_Exercise task_
Copy out the entries below in full and exactly.

=== Stored records ===

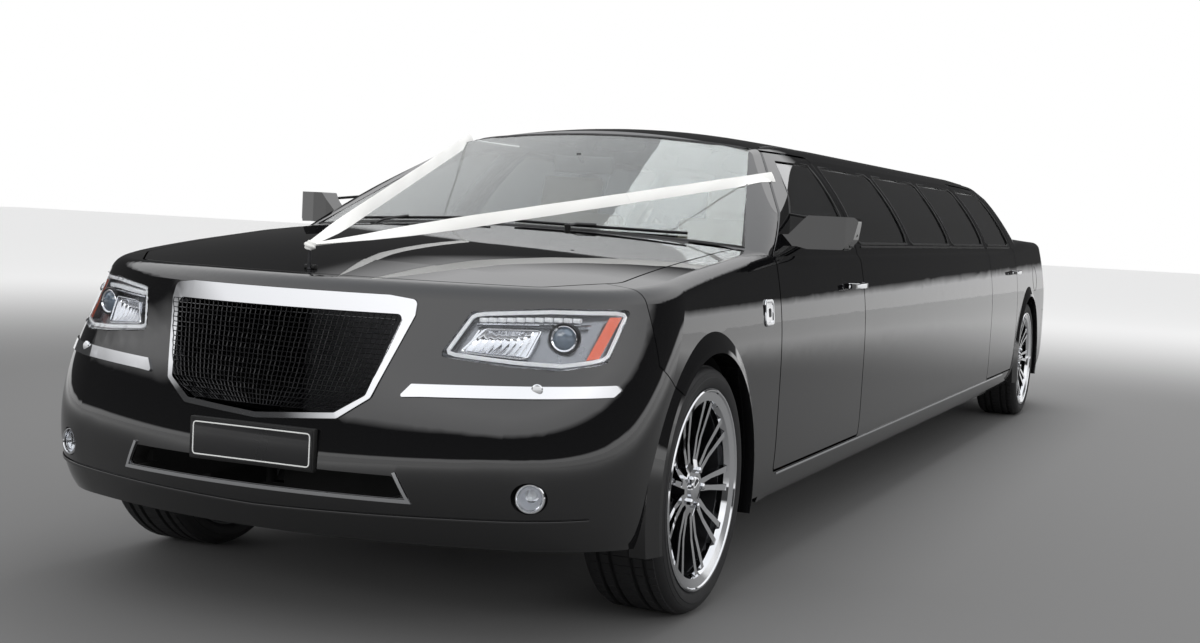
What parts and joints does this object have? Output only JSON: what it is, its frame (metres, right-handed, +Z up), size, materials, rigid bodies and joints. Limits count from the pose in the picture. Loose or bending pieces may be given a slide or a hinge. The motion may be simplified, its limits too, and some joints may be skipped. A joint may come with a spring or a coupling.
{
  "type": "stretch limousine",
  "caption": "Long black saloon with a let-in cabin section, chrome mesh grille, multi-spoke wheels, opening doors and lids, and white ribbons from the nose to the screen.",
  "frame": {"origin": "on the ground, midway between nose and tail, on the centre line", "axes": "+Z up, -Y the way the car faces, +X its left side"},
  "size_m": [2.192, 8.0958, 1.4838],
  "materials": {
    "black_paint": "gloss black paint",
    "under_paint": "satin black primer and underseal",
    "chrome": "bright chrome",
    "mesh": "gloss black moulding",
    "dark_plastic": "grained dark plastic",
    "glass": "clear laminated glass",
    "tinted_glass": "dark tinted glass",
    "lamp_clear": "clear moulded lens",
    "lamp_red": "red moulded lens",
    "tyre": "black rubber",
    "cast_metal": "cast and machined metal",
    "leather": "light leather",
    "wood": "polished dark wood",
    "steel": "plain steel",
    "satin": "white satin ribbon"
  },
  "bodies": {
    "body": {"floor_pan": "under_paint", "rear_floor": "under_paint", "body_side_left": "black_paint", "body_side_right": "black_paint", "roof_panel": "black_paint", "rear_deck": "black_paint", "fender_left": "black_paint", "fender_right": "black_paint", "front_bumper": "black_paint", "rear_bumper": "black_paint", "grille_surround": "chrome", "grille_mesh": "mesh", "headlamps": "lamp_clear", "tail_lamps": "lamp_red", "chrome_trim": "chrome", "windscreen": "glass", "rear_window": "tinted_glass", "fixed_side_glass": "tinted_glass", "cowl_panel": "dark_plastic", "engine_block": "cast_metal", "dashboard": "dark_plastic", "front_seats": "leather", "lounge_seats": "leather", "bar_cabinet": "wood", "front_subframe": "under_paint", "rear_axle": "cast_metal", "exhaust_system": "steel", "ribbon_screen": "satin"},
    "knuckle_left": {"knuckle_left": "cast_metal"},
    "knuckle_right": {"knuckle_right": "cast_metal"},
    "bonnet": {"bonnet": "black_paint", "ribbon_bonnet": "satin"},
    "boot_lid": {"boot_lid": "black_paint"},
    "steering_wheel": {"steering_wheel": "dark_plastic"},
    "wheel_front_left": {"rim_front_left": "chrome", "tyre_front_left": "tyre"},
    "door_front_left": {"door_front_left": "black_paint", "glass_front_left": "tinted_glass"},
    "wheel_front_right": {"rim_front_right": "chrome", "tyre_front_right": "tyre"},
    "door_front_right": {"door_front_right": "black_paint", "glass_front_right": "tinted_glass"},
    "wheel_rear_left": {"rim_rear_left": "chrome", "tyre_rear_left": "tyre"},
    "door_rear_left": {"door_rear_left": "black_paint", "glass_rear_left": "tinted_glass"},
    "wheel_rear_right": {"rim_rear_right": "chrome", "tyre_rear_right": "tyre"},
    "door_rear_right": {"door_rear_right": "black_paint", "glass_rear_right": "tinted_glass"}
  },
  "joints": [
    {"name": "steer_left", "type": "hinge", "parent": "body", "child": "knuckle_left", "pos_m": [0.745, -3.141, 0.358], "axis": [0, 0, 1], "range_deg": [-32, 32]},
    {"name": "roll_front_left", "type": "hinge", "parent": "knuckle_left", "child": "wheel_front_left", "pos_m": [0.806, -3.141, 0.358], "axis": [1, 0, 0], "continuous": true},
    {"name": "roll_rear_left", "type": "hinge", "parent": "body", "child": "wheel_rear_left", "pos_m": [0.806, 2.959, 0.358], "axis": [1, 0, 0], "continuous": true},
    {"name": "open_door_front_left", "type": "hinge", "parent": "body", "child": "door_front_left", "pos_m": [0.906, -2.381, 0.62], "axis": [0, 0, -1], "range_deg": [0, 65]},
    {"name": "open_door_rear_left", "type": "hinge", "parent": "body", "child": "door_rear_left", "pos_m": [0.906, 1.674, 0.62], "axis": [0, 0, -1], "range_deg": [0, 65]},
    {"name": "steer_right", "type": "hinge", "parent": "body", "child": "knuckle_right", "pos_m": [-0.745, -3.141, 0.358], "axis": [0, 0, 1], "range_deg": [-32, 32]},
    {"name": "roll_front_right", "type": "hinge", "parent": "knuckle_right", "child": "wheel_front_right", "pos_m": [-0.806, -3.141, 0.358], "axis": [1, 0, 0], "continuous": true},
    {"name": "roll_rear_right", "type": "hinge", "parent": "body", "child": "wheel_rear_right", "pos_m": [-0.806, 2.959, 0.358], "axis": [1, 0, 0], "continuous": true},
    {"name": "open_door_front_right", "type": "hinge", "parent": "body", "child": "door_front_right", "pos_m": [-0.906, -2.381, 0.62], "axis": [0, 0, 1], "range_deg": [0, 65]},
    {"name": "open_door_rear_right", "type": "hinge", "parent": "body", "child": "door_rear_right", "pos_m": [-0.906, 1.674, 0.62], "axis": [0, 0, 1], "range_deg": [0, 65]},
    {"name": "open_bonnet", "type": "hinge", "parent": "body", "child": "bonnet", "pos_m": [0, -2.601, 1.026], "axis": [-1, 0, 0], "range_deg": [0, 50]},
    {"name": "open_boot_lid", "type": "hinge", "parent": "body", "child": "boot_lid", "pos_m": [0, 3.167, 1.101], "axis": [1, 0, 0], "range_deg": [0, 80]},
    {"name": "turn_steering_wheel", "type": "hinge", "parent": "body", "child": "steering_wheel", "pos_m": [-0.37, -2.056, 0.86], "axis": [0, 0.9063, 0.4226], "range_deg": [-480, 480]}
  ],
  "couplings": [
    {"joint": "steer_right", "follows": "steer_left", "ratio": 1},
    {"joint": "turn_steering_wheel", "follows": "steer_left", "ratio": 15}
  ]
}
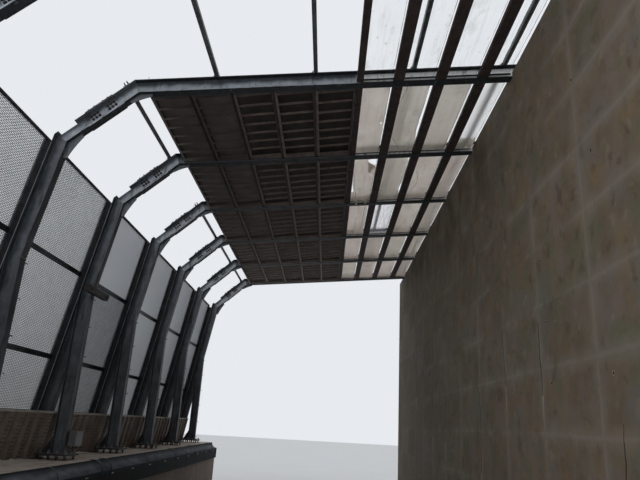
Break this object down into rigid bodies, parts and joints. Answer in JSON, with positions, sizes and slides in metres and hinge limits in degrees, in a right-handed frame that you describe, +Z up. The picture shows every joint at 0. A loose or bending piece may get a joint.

===

_Solution to this problem_
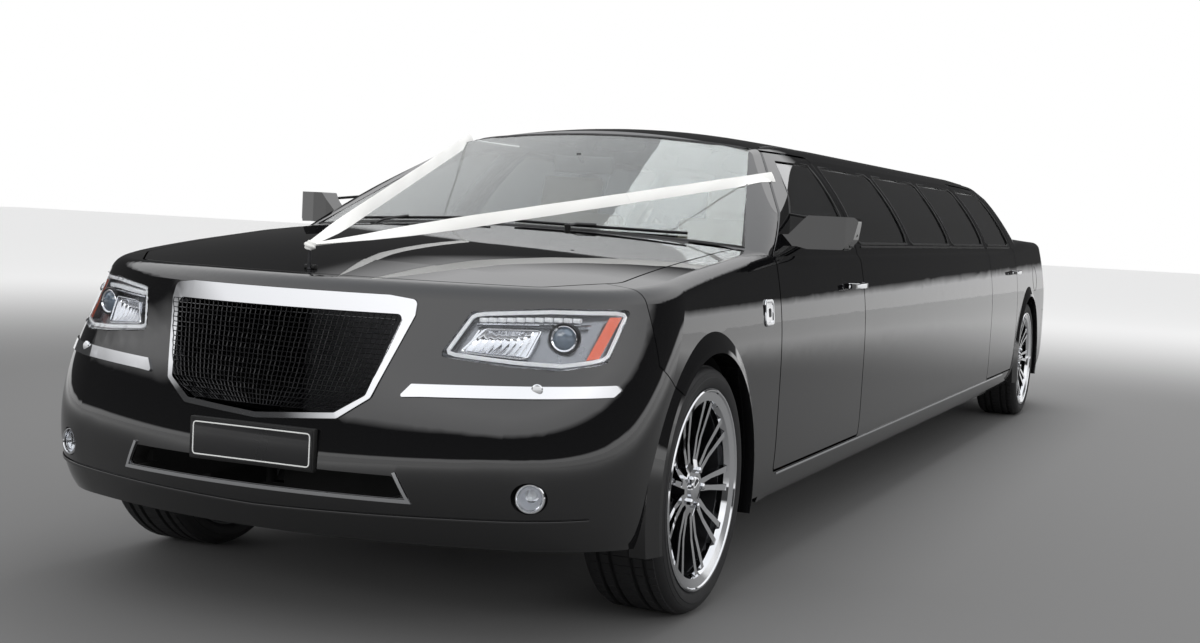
What parts and joints does this object have? Output only JSON: what it is, its frame (metres, right-handed, +Z up), size, materials, rigid bodies and joints. Limits count from the pose in the picture. Loose or bending pieces may be given a slide or a hinge. The motion may be simplified, its limits too, and some joints may be skipped. A joint may come with a spring or a coupling.
{
  "type": "stretch limousine",
  "caption": "Long black saloon with a let-in cabin section, chrome mesh grille, multi-spoke wheels, opening doors and lids, and white ribbons from the nose to the screen.",
  "frame": {"origin": "on the ground, midway between nose and tail, on the centre line", "axes": "+Z up, -Y the way the car faces, +X its left side"},
  "size_m": [2.192, 8.0958, 1.4838],
  "materials": {
    "black_paint": "gloss black paint",
    "under_paint": "satin black primer and underseal",
    "chrome": "bright chrome",
    "mesh": "gloss black moulding",
    "dark_plastic": "grained dark plastic",
    "glass": "clear laminated glass",
    "tinted_glass": "dark tinted glass",
    "lamp_clear": "clear moulded lens",
    "lamp_red": "red moulded lens",
    "tyre": "black rubber",
    "cast_metal": "cast and machined metal",
    "leather": "light leather",
    "wood": "polished dark wood",
    "steel": "plain steel",
    "satin": "white satin ribbon"
  },
  "bodies": {
    "body": {"floor_pan": "under_paint", "rear_floor": "under_paint", "body_side_left": "black_paint", "body_side_right": "black_paint", "roof_panel": "black_paint", "rear_deck": "black_paint", "fender_left": "black_paint", "fender_right": "black_paint", "front_bumper": "black_paint", "rear_bumper": "black_paint", "grille_surround": "chrome", "grille_mesh": "mesh", "headlamps": "lamp_clear", "tail_lamps": "lamp_red", "chrome_trim": "chrome", "windscreen": "glass", "rear_window": "tinted_glass", "fixed_side_glass": "tinted_glass", "cowl_panel": "dark_plastic", "engine_block": "cast_metal", "dashboard": "dark_plastic", "front_seats": "leather", "lounge_seats": "leather", "bar_cabinet": "wood", "front_subframe": "under_paint", "rear_axle": "cast_metal", "exhaust_system": "steel", "ribbon_screen": "satin"},
    "knuckle_left": {"knuckle_left": "cast_metal"},
    "knuckle_right": {"knuckle_right": "cast_metal"},
    "bonnet": {"bonnet": "black_paint", "ribbon_bonnet": "satin"},
    "boot_lid": {"boot_lid": "black_paint"},
    "steering_wheel": {"steering_wheel": "dark_plastic"},
    "wheel_front_left": {"rim_front_left": "chrome", "tyre_front_left": "tyre"},
    "door_front_left": {"door_front_left": "black_paint", "glass_front_left": "tinted_glass"},
    "wheel_front_right": {"rim_front_right": "chrome", "tyre_front_right": "tyre"},
    "door_front_right": {"door_front_right": "black_paint", "glass_front_right": "tinted_glass"},
    "wheel_rear_left": {"rim_rear_left": "chrome", "tyre_rear_left": "tyre"},
    "door_rear_left": {"door_rear_left": "black_paint", "glass_rear_left": "tinted_glass"},
    "wheel_rear_right": {"rim_rear_right": "chrome", "tyre_rear_right": "tyre"},
    "door_rear_right": {"door_rear_right": "black_paint", "glass_rear_right": "tinted_glass"}
  },
  "joints": [
    {"name": "steer_left", "type": "hinge", "parent": "body", "child": "knuckle_left", "pos_m": [0.745, -3.141, 0.358], "axis": [0, 0, 1], "range_deg": [-32, 32]},
    {"name": "roll_front_left", "type": "hinge", "parent": "knuckle_left", "child": "wheel_front_left", "pos_m": [0.806, -3.141, 0.358], "axis": [1, 0, 0], "continuous": true},
    {"name": "roll_rear_left", "type": "hinge", "parent": "body", "child": "wheel_rear_left", "pos_m": [0.806, 2.959, 0.358], "axis": [1, 0, 0], "continuous": true},
    {"name": "open_door_front_left", "type": "hinge", "parent": "body", "child": "door_front_left", "pos_m": [0.906, -2.381, 0.62], "axis": [0, 0, -1], "range_deg": [0, 65]},
    {"name": "open_door_rear_left", "type": "hinge", "parent": "body", "child": "door_rear_left", "pos_m": [0.906, 1.674, 0.62], "axis": [0, 0, -1], "range_deg": [0, 65]},
    {"name": "steer_right", "type": "hinge", "parent": "body", "child": "knuckle_right", "pos_m": [-0.745, -3.141, 0.358], "axis": [0, 0, 1], "range_deg": [-32, 32]},
    {"name": "roll_front_right", "type": "hinge", "parent": "knuckle_right", "child": "wheel_front_right", "pos_m": [-0.806, -3.141, 0.358], "axis": [1, 0, 0], "continuous": true},
    {"name": "roll_rear_right", "type": "hinge", "parent": "body", "child": "wheel_rear_right", "pos_m": [-0.806, 2.959, 0.358], "axis": [1, 0, 0], "continuous": true},
    {"name": "open_door_front_right", "type": "hinge", "parent": "body", "child": "door_front_right", "pos_m": [-0.906, -2.381, 0.62], "axis": [0, 0, 1], "range_deg": [0, 65]},
    {"name": "open_door_rear_right", "type": "hinge", "parent": "body", "child": "door_rear_right", "pos_m": [-0.906, 1.674, 0.62], "axis": [0, 0, 1], "range_deg": [0, 65]},
    {"name": "open_bonnet", "type": "hinge", "parent": "body", "child": "bonnet", "pos_m": [0, -2.601, 1.026], "axis": [-1, 0, 0], "range_deg": [0, 50]},
    {"name": "open_boot_lid", "type": "hinge", "parent": "body", "child": "boot_lid", "pos_m": [0, 3.167, 1.101], "axis": [1, 0, 0], "range_deg": [0, 80]},
    {"name": "turn_steering_wheel", "type": "hinge", "parent": "body", "child": "steering_wheel", "pos_m": [-0.37, -2.056, 0.86], "axis": [0, 0.9063, 0.4226], "range_deg": [-480, 480]}
  ],
  "couplings": [
    {"joint": "steer_right", "follows": "steer_left", "ratio": 1},
    {"joint": "turn_steering_wheel", "follows": "steer_left", "ratio": 15}
  ]
}
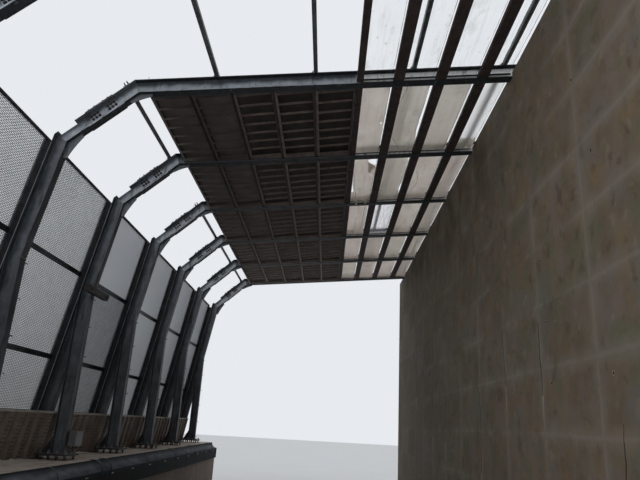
Break this object down into rigid bodies, parts and joints. Answer in JSON, with positions, sizes and slides in metres and hinge limits in degrees, in a right-handed frame that you describe, +Z up. The picture shows every joint at 0. A loose or bending piece may get a joint.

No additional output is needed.